## Goal of the exercise
The lines below are to be quoted exactly, from the first through the one that contains "SHOULDER_FILLET = 2.0 * MM".
★ ★ ★ ★
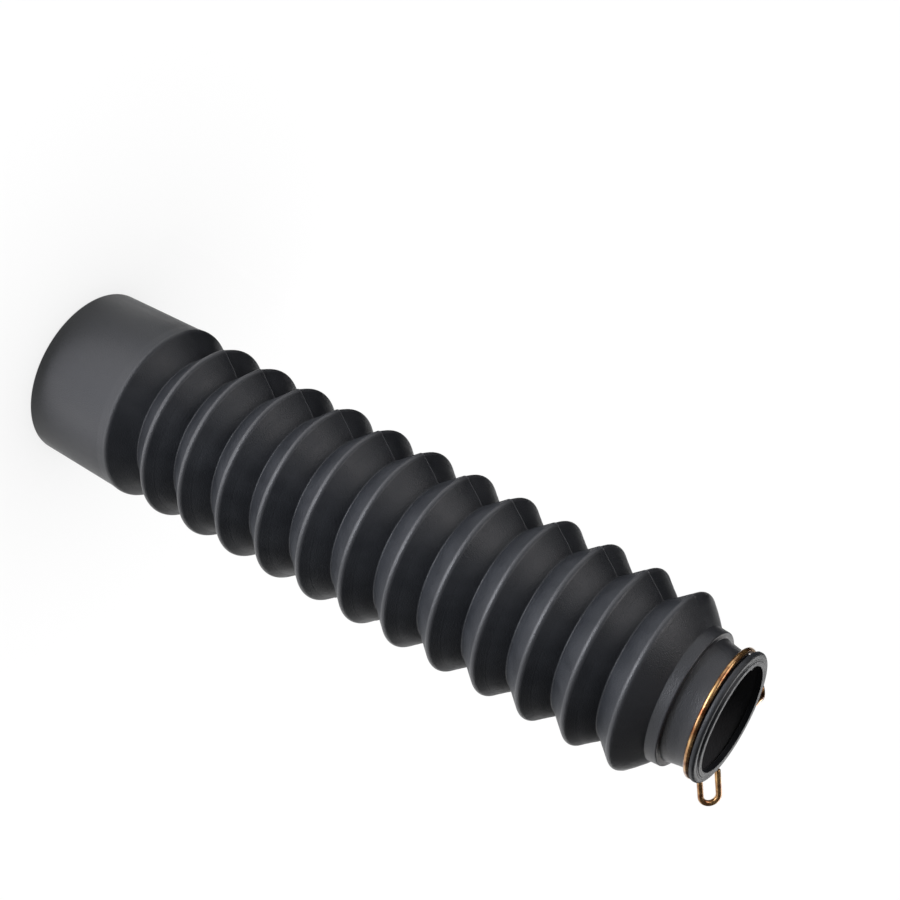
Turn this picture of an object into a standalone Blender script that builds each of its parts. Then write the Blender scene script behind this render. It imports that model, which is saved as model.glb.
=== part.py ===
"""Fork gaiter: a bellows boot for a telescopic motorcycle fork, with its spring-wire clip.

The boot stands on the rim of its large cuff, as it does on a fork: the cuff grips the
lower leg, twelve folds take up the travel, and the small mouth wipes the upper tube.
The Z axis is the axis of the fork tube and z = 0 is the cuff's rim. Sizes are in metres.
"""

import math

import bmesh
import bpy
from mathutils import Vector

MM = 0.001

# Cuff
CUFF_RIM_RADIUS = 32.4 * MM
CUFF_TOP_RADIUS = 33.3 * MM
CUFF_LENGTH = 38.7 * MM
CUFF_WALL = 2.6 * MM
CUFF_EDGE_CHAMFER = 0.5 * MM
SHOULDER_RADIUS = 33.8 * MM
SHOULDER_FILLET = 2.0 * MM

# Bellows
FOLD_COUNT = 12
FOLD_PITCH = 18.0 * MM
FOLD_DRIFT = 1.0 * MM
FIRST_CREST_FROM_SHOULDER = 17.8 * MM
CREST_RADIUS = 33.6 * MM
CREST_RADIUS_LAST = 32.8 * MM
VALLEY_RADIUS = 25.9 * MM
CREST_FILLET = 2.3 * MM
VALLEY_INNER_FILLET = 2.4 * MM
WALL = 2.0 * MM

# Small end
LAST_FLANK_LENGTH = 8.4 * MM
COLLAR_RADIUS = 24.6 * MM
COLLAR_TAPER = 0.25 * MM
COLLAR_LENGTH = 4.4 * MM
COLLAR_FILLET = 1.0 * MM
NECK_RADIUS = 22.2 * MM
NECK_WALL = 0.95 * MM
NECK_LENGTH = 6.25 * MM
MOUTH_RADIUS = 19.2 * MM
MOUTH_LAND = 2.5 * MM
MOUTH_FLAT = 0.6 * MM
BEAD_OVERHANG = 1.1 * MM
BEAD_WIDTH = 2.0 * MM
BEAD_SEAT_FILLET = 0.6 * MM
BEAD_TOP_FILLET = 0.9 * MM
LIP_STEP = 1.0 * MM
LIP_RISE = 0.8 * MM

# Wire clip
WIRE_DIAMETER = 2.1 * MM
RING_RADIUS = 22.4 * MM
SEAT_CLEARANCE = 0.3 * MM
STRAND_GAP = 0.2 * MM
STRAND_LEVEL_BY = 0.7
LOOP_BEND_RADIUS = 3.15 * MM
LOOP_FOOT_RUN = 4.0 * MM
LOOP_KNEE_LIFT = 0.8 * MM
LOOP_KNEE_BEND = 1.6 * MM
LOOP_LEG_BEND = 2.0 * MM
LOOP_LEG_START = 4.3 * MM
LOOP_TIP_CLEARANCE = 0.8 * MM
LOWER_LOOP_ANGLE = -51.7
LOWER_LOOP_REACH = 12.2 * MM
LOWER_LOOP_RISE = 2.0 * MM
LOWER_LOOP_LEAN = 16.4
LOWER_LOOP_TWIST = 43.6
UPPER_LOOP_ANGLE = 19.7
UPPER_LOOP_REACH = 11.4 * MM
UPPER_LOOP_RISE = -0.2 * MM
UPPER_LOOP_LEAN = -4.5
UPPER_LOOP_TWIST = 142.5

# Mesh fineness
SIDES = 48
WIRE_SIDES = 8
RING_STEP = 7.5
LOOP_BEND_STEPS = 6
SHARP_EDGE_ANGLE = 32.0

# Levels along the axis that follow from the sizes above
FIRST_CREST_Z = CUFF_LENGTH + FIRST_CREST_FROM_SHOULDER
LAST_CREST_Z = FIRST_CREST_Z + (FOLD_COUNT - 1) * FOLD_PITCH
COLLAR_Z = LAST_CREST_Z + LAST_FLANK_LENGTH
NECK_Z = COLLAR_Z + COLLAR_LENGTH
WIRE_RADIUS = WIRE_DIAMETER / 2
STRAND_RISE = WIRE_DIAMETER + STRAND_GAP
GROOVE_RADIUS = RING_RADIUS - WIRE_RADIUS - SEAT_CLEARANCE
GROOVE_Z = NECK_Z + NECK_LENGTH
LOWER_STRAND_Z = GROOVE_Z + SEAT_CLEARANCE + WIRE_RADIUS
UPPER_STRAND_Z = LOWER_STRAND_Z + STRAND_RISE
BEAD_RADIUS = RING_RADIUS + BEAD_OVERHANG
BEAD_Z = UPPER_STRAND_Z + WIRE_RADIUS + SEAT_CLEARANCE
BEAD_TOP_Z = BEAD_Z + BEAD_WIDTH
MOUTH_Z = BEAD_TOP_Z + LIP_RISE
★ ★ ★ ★
## Full response
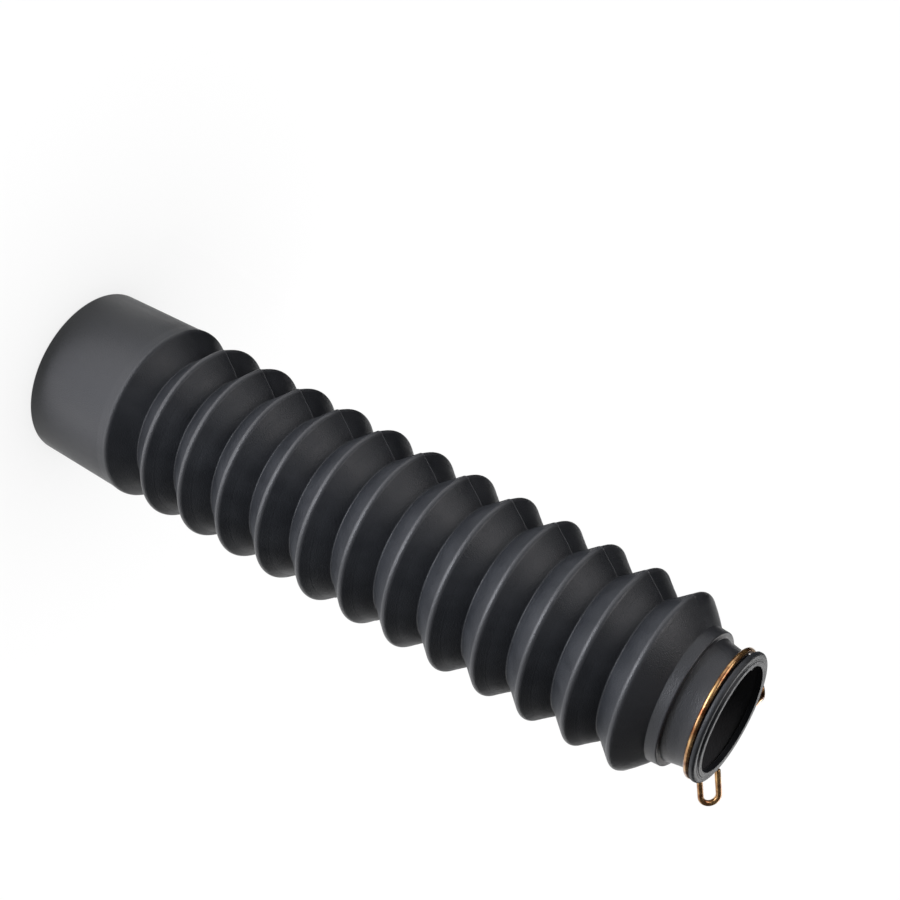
Turn this picture of an object into a standalone Blender script that builds each of its parts. Then write the Blender scene script behind this render. It imports that model, which is saved as model.glb.
=== part.py ===
"""Fork gaiter: a bellows boot for a telescopic motorcycle fork, with its spring-wire clip.

The boot stands on the rim of its large cuff, as it does on a fork: the cuff grips the
lower leg, twelve folds take up the travel, and the small mouth wipes the upper tube.
The Z axis is the axis of the fork tube and z = 0 is the cuff's rim. Sizes are in metres.
"""

import math

import bmesh
import bpy
from mathutils import Vector

MM = 0.001

# Cuff
CUFF_RIM_RADIUS = 32.4 * MM
CUFF_TOP_RADIUS = 33.3 * MM
CUFF_LENGTH = 38.7 * MM
CUFF_WALL = 2.6 * MM
CUFF_EDGE_CHAMFER = 0.5 * MM
SHOULDER_RADIUS = 33.8 * MM
SHOULDER_FILLET = 2.0 * MM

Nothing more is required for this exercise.